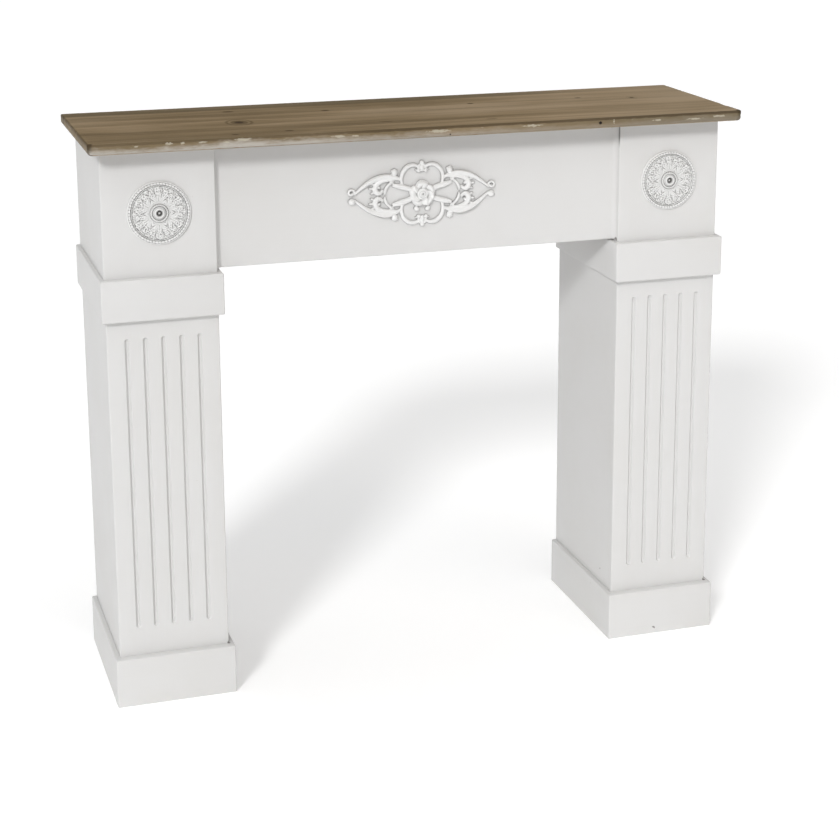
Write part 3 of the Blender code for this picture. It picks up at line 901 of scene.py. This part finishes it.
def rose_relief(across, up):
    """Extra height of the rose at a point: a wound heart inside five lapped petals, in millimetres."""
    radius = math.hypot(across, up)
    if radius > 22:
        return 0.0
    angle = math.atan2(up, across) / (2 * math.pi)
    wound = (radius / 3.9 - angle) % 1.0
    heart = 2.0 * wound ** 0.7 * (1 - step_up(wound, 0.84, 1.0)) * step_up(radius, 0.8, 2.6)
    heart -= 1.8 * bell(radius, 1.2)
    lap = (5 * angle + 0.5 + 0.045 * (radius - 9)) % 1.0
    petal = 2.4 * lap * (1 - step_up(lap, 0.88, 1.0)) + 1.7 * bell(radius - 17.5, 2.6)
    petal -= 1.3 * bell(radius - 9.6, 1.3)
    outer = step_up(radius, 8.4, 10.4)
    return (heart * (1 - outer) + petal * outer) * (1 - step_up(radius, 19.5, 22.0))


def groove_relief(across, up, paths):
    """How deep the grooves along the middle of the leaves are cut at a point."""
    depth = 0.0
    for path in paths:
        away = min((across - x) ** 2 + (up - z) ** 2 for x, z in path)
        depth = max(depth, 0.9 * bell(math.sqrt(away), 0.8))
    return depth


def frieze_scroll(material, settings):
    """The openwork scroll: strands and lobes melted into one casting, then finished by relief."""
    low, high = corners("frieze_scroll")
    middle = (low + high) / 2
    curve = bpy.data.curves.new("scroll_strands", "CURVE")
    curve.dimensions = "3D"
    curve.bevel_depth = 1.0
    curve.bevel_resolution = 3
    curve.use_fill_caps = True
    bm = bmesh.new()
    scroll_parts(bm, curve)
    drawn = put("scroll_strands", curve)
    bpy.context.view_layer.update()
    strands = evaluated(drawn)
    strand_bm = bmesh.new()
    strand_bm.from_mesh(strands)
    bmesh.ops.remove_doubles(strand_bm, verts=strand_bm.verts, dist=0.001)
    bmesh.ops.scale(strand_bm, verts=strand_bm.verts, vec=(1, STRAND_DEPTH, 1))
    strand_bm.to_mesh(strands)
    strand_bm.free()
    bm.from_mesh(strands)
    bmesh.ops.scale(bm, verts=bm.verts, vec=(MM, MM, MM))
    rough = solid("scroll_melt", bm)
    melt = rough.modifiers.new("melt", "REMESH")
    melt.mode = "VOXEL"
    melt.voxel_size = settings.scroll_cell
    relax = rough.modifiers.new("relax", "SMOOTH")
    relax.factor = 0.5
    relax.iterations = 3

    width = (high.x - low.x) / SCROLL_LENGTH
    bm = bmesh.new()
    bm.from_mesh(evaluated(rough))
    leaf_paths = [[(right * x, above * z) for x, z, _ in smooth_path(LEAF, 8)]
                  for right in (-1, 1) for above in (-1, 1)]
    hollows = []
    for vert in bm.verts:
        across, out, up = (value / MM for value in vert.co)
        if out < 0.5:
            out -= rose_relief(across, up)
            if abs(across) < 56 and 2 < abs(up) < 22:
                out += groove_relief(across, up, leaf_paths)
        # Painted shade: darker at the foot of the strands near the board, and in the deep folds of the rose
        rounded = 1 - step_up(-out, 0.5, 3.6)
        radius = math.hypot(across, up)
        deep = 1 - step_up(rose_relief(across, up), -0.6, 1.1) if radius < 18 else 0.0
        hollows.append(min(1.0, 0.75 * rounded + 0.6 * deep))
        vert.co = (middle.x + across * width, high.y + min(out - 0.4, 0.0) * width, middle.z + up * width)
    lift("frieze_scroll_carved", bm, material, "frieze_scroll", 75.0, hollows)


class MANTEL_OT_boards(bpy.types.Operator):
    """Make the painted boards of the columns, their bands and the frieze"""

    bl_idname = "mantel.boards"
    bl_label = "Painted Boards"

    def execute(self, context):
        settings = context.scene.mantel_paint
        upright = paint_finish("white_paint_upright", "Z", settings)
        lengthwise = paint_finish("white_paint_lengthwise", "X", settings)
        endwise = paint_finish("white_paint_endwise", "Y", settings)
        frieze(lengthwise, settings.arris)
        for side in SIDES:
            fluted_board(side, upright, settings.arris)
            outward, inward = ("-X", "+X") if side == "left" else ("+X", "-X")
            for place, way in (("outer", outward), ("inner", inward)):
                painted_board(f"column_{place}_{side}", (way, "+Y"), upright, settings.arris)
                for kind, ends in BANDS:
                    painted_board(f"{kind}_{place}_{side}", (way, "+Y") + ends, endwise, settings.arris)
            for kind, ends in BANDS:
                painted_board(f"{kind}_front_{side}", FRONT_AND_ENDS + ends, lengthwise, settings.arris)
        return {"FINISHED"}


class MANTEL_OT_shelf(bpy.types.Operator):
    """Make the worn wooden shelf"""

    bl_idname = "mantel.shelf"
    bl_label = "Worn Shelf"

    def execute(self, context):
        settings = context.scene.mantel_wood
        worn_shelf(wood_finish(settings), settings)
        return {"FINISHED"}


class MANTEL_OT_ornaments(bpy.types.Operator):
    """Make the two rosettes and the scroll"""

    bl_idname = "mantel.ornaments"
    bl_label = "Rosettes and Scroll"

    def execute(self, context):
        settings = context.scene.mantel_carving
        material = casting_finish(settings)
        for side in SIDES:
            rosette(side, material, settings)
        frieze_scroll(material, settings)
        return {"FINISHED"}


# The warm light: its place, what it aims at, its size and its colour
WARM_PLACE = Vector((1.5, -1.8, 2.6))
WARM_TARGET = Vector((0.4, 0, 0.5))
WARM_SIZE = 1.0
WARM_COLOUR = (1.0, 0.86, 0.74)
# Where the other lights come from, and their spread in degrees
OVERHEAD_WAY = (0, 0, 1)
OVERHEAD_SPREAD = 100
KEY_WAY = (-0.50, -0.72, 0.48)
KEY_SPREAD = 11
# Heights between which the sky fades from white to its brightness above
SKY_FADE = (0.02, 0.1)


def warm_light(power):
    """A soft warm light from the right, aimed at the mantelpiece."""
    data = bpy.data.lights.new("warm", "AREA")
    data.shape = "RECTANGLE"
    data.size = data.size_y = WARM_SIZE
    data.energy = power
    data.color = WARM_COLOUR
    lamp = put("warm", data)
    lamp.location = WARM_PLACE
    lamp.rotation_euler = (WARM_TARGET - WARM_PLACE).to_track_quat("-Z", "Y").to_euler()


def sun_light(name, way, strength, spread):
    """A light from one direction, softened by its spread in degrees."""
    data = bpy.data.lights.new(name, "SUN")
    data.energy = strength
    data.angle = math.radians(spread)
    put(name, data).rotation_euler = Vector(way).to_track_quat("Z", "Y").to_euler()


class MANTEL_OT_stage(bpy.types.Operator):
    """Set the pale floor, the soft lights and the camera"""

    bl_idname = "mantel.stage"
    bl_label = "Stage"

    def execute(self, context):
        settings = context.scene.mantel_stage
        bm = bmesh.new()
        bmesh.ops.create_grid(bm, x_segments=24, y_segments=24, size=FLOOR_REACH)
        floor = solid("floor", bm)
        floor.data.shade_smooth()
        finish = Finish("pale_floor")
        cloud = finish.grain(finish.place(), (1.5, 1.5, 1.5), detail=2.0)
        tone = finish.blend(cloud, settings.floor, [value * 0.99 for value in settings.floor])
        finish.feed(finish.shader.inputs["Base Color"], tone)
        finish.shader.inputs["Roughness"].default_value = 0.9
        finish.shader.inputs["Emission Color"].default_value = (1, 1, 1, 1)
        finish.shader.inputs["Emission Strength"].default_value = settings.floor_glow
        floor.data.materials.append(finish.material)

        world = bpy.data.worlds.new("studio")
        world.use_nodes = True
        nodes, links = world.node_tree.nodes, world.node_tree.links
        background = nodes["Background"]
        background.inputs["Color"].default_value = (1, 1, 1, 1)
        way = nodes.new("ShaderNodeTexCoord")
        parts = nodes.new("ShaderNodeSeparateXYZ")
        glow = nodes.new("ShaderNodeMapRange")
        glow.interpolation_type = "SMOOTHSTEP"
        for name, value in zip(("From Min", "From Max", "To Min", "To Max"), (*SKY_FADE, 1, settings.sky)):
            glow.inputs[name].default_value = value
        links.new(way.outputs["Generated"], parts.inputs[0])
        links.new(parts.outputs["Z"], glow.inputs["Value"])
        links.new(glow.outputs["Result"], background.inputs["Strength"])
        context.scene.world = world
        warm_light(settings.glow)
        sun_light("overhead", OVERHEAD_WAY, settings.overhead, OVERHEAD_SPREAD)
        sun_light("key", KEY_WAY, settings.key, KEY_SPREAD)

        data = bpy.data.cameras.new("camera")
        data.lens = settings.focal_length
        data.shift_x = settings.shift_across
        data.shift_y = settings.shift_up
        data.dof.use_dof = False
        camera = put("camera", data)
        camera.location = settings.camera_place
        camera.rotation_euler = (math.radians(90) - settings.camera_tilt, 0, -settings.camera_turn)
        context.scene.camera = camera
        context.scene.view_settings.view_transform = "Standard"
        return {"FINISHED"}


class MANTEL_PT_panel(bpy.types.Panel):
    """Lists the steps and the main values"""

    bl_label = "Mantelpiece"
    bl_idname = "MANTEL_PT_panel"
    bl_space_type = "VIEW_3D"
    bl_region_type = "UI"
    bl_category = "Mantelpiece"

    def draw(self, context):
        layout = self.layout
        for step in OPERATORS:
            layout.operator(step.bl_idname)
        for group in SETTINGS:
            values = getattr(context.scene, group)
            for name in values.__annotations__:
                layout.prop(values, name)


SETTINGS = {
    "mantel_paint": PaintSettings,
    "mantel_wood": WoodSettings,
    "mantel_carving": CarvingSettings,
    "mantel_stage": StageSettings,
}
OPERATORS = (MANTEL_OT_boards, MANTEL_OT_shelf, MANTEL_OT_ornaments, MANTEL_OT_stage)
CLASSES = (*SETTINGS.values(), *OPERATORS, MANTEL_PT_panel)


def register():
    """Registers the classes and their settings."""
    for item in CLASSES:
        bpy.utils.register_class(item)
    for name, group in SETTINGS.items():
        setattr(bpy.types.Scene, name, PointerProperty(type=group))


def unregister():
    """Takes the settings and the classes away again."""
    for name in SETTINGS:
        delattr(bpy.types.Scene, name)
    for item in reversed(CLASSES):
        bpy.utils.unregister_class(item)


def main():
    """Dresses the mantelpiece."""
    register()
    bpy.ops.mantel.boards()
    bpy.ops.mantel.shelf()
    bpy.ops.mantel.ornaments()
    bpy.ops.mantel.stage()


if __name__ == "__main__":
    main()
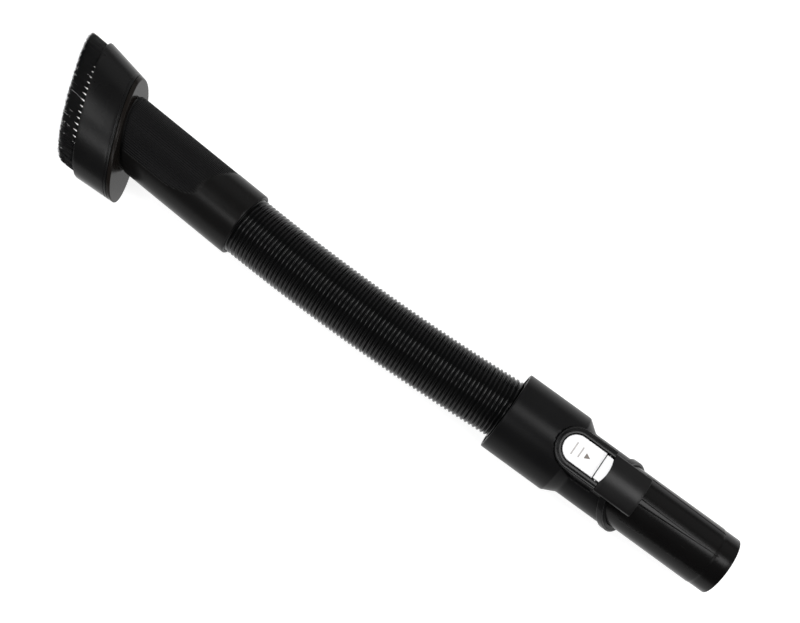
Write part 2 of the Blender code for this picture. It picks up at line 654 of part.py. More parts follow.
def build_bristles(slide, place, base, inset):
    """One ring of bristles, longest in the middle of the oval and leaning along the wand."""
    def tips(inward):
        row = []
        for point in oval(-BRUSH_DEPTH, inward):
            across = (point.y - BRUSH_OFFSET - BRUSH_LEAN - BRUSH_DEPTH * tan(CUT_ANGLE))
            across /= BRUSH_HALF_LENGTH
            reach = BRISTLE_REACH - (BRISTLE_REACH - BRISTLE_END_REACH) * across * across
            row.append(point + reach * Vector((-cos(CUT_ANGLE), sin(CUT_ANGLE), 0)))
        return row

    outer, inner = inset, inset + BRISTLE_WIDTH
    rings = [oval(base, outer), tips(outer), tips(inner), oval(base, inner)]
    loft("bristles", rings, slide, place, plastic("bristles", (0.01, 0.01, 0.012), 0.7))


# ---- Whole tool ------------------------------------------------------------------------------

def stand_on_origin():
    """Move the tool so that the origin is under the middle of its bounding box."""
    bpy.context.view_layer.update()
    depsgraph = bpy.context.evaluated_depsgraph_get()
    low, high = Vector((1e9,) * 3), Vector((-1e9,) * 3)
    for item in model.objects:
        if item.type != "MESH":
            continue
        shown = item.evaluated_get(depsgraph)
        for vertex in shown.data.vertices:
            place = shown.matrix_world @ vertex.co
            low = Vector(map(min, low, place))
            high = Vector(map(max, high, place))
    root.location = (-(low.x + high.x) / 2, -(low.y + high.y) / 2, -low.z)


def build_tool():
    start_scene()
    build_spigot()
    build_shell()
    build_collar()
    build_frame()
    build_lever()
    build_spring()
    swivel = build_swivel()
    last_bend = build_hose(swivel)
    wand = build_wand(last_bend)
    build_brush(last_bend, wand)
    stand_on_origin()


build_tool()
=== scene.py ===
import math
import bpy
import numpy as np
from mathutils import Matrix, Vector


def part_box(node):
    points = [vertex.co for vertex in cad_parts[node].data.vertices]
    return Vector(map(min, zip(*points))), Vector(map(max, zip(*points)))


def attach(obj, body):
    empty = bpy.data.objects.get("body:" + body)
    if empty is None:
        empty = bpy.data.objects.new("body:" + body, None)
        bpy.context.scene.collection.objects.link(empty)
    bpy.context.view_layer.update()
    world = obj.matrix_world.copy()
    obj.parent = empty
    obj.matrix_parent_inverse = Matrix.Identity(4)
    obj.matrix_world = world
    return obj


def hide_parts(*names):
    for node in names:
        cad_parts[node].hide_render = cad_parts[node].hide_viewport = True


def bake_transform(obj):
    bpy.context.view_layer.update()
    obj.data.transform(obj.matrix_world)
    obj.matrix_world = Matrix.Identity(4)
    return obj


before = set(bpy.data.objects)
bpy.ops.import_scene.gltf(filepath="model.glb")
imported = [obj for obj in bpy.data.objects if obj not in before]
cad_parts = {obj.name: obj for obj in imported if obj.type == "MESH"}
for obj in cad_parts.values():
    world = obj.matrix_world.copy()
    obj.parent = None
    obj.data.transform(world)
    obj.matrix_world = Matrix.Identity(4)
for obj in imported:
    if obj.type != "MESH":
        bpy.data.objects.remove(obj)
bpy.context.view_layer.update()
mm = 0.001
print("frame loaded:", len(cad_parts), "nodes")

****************

• _INSTRUCTIONS TO FOLLOW_
Retype only what lies between the line bearing "# ---- Whole" and the line bearing "obj.data.transform(obj.matrix_world)", keeping both of those lines.

• _REPLY TO THE TASK_
# ---- Whole tool ------------------------------------------------------------------------------

def stand_on_origin():
    """Move the tool so that the origin is under the middle of its bounding box."""
    bpy.context.view_layer.update()
    depsgraph = bpy.context.evaluated_depsgraph_get()
    low, high = Vector((1e9,) * 3), Vector((-1e9,) * 3)
    for item in model.objects:
        if item.type != "MESH":
            continue
        shown = item.evaluated_get(depsgraph)
        for vertex in shown.data.vertices:
            place = shown.matrix_world @ vertex.co
            low = Vector(map(min, low, place))
            high = Vector(map(max, high, place))
    root.location = (-(low.x + high.x) / 2, -(low.y + high.y) / 2, -low.z)


def build_tool():
    start_scene()
    build_spigot()
    build_shell()
    build_collar()
    build_frame()
    build_lever()
    build_spring()
    swivel = build_swivel()
    last_bend = build_hose(swivel)
    wand = build_wand(last_bend)
    build_brush(last_bend, wand)
    stand_on_origin()


build_tool()
=== scene.py ===
import math
import bpy
import numpy as np
from mathutils import Matrix, Vector


def part_box(node):
    points = [vertex.co for vertex in cad_parts[node].data.vertices]
    return Vector(map(min, zip(*points))), Vector(map(max, zip(*points)))


def attach(obj, body):
    empty = bpy.data.objects.get("body:" + body)
    if empty is None:
        empty = bpy.data.objects.new("body:" + body, None)
        bpy.context.scene.collection.objects.link(empty)
    bpy.context.view_layer.update()
    world = obj.matrix_world.copy()
    obj.parent = empty
    obj.matrix_parent_inverse = Matrix.Identity(4)
    obj.matrix_world = world
    return obj


def hide_parts(*names):
    for node in names:
        cad_parts[node].hide_render = cad_parts[node].hide_viewport = True


def bake_transform(obj):
    bpy.context.view_layer.update()
    obj.data.transform(obj.matrix_world)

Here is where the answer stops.